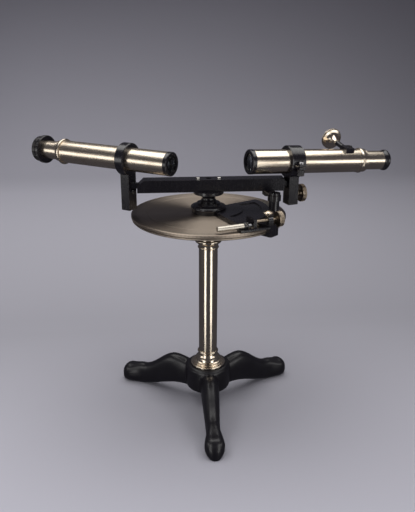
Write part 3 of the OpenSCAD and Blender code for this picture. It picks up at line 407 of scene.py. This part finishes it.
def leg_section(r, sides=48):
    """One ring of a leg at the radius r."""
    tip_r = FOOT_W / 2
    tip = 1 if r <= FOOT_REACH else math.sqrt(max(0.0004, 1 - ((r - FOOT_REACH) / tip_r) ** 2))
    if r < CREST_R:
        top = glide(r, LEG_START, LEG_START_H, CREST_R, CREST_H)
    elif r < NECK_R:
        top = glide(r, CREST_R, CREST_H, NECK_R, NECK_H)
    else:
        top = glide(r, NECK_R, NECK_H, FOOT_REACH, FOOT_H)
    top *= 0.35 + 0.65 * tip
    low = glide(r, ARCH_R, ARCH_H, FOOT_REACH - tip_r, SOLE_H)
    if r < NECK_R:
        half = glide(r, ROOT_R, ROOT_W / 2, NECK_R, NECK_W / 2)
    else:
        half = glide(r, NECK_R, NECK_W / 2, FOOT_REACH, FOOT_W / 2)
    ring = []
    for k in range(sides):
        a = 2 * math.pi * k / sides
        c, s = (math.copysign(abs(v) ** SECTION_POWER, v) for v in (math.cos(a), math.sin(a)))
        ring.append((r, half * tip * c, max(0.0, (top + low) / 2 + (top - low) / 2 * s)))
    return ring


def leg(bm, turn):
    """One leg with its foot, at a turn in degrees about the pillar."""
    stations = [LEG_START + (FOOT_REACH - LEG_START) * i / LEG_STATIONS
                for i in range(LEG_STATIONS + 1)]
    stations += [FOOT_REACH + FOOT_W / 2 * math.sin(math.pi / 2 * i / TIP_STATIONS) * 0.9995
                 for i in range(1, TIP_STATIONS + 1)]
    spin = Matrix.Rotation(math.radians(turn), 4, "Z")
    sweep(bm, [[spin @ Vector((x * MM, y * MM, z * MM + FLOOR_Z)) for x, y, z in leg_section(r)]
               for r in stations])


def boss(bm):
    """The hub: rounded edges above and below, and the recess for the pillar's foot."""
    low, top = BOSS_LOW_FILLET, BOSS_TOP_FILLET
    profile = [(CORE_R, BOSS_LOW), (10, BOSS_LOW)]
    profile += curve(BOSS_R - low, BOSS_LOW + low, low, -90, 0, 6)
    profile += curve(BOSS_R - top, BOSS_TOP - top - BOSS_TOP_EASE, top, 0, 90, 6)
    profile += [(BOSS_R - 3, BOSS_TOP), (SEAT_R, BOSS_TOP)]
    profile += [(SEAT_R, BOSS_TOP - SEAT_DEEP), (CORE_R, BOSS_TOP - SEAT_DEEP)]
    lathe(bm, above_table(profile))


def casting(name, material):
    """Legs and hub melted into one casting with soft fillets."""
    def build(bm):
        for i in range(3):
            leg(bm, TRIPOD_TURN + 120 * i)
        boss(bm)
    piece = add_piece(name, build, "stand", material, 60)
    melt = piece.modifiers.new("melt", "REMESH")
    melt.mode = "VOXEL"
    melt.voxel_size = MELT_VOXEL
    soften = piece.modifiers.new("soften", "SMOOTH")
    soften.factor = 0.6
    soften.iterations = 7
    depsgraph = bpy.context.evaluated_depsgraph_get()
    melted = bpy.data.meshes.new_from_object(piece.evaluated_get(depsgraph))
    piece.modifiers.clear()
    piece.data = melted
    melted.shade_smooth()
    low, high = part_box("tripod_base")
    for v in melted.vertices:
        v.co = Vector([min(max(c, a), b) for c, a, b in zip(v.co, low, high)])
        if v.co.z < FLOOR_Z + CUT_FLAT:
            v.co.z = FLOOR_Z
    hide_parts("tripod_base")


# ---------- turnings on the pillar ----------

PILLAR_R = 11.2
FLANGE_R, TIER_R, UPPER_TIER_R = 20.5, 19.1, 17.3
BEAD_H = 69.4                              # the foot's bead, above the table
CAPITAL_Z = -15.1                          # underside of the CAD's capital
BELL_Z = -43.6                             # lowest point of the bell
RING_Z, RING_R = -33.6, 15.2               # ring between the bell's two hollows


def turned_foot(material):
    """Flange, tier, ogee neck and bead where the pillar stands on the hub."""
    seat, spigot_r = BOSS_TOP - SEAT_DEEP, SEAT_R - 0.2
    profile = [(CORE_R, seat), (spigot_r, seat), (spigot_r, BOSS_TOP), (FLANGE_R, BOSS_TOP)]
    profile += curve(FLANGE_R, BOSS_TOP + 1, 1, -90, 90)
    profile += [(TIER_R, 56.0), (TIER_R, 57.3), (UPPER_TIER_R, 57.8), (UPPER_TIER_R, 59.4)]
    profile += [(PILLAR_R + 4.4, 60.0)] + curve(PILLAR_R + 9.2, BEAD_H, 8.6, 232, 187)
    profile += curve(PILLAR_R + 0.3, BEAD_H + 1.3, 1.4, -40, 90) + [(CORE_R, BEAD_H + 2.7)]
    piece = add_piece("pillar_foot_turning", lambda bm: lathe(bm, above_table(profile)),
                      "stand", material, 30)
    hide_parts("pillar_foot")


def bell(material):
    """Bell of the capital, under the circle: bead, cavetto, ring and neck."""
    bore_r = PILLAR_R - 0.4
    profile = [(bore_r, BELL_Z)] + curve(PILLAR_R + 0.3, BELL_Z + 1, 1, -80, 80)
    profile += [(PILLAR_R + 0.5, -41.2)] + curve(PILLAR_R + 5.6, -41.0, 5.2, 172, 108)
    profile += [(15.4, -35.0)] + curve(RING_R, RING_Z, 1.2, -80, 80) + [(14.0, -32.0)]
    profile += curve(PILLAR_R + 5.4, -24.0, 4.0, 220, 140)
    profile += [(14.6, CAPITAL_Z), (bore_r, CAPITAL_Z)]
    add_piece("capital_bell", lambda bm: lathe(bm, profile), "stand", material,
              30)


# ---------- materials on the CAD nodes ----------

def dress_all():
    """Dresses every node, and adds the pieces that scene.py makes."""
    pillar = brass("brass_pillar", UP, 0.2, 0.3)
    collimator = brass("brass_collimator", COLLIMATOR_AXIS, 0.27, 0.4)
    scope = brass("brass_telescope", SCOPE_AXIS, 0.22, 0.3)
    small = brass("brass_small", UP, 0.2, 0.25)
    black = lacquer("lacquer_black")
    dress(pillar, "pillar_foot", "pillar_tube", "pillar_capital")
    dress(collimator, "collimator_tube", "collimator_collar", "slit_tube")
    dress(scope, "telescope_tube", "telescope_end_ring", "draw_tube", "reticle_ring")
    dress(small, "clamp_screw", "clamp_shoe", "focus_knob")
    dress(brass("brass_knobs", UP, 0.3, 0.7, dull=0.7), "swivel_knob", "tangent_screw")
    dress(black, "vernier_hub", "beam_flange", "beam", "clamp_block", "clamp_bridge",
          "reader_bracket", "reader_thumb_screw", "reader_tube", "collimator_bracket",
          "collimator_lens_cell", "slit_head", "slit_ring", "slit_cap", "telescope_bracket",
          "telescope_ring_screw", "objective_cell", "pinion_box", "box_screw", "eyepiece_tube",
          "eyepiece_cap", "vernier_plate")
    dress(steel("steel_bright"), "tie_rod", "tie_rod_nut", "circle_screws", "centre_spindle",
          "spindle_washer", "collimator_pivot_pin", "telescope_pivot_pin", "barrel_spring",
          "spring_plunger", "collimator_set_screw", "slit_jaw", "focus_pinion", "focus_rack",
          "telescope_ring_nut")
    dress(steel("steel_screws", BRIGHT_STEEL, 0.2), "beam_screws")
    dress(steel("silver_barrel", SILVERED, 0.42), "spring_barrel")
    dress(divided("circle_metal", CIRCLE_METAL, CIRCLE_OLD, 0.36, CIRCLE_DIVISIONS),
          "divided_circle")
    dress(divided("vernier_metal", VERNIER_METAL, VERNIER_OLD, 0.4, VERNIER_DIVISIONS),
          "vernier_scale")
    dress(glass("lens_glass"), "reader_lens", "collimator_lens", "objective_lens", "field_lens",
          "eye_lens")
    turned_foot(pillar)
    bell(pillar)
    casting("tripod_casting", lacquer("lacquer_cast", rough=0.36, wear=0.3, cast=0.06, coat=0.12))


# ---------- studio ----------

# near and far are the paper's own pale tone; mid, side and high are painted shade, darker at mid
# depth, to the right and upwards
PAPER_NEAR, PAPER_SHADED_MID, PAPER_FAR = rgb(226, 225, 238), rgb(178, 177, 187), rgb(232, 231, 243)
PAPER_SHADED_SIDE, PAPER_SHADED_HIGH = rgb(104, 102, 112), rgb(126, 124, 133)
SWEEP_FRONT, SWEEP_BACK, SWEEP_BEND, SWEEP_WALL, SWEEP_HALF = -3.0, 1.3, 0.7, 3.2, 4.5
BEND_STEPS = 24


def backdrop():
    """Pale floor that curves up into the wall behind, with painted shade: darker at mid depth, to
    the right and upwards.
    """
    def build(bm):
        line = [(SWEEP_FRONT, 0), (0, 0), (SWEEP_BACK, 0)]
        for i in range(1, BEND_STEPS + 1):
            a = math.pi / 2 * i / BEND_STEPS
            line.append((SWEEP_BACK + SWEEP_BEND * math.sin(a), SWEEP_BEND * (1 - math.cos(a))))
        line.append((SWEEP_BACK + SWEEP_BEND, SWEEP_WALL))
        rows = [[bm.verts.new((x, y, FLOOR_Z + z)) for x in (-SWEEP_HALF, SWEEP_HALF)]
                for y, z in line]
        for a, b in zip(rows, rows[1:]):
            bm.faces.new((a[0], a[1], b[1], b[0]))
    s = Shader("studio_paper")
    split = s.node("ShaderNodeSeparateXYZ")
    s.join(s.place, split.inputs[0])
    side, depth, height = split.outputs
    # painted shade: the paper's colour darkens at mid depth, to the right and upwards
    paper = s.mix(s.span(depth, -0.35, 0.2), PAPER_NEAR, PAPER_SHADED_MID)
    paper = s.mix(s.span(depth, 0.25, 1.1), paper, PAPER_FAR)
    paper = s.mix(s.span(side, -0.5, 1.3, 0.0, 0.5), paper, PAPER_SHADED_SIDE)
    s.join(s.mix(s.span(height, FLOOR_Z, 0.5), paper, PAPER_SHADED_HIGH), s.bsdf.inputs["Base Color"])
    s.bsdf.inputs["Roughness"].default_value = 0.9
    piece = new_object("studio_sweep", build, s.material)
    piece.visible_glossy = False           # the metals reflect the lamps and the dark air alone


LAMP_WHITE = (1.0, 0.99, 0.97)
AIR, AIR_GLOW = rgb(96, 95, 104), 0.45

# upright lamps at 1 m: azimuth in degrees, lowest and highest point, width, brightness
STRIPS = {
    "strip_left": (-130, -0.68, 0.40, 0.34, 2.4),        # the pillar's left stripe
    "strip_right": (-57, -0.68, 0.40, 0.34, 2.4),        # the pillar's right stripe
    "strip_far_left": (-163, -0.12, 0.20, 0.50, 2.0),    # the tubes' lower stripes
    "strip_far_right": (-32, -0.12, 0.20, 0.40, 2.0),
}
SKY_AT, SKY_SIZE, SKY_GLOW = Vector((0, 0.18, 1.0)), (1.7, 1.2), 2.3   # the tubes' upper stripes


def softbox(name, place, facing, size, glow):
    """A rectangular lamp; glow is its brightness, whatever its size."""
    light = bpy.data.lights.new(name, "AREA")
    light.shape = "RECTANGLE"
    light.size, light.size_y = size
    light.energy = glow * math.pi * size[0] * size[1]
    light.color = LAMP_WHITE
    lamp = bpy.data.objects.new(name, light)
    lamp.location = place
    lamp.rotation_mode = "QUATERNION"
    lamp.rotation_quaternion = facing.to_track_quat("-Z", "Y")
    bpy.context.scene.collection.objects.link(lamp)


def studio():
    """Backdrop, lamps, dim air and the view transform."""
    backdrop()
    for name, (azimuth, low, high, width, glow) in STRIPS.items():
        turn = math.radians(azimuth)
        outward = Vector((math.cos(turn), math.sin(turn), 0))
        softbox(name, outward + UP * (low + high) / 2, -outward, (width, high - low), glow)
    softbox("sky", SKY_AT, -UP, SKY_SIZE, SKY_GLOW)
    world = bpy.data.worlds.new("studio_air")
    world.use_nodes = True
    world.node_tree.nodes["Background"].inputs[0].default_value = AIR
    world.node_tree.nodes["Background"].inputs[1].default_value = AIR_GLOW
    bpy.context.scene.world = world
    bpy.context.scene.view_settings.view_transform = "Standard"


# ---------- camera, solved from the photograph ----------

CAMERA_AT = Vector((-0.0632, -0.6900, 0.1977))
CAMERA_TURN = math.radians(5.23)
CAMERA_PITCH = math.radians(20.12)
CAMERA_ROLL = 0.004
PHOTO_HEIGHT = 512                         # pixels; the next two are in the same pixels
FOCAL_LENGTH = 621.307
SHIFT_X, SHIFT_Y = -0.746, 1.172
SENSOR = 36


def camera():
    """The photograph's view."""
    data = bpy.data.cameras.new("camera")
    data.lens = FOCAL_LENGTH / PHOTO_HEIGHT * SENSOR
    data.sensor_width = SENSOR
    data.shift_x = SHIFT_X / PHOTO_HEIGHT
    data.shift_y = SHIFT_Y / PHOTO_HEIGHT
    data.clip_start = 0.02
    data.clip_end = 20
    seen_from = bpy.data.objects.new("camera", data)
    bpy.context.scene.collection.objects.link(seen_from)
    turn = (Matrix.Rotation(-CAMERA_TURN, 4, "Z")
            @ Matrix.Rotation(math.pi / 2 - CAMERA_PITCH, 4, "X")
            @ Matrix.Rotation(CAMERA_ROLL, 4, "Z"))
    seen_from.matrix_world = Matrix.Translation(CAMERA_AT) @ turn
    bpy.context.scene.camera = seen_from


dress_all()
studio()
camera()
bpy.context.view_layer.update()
* * * * * * * * *
- **TASK**: Quote exactly the lines running from the start of the listing above through the line where "for r in stations])" is found, and output no other lines.

- **THE RESPONSE**:
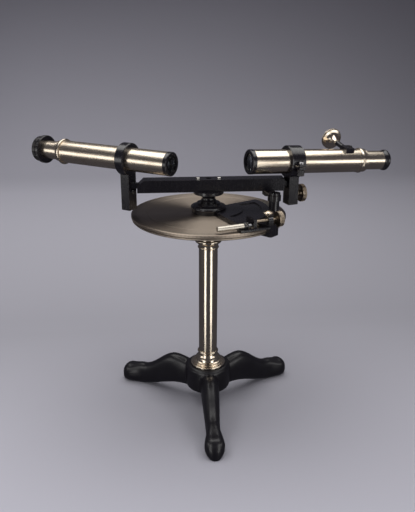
Write part 3 of the OpenSCAD and Blender code for this picture. It picks up at line 407 of scene.py. This part finishes it.
def leg_section(r, sides=48):
    """One ring of a leg at the radius r."""
    tip_r = FOOT_W / 2
    tip = 1 if r <= FOOT_REACH else math.sqrt(max(0.0004, 1 - ((r - FOOT_REACH) / tip_r) ** 2))
    if r < CREST_R:
        top = glide(r, LEG_START, LEG_START_H, CREST_R, CREST_H)
    elif r < NECK_R:
        top = glide(r, CREST_R, CREST_H, NECK_R, NECK_H)
    else:
        top = glide(r, NECK_R, NECK_H, FOOT_REACH, FOOT_H)
    top *= 0.35 + 0.65 * tip
    low = glide(r, ARCH_R, ARCH_H, FOOT_REACH - tip_r, SOLE_H)
    if r < NECK_R:
        half = glide(r, ROOT_R, ROOT_W / 2, NECK_R, NECK_W / 2)
    else:
        half = glide(r, NECK_R, NECK_W / 2, FOOT_REACH, FOOT_W / 2)
    ring = []
    for k in range(sides):
        a = 2 * math.pi * k / sides
        c, s = (math.copysign(abs(v) ** SECTION_POWER, v) for v in (math.cos(a), math.sin(a)))
        ring.append((r, half * tip * c, max(0.0, (top + low) / 2 + (top - low) / 2 * s)))
    return ring


def leg(bm, turn):
    """One leg with its foot, at a turn in degrees about the pillar."""
    stations = [LEG_START + (FOOT_REACH - LEG_START) * i / LEG_STATIONS
                for i in range(LEG_STATIONS + 1)]
    stations += [FOOT_REACH + FOOT_W / 2 * math.sin(math.pi / 2 * i / TIP_STATIONS) * 0.9995
                 for i in range(1, TIP_STATIONS + 1)]
    spin = Matrix.Rotation(math.radians(turn), 4, "Z")
    sweep(bm, [[spin @ Vector((x * MM, y * MM, z * MM + FLOOR_Z)) for x, y, z in leg_section(r)]
               for r in stations])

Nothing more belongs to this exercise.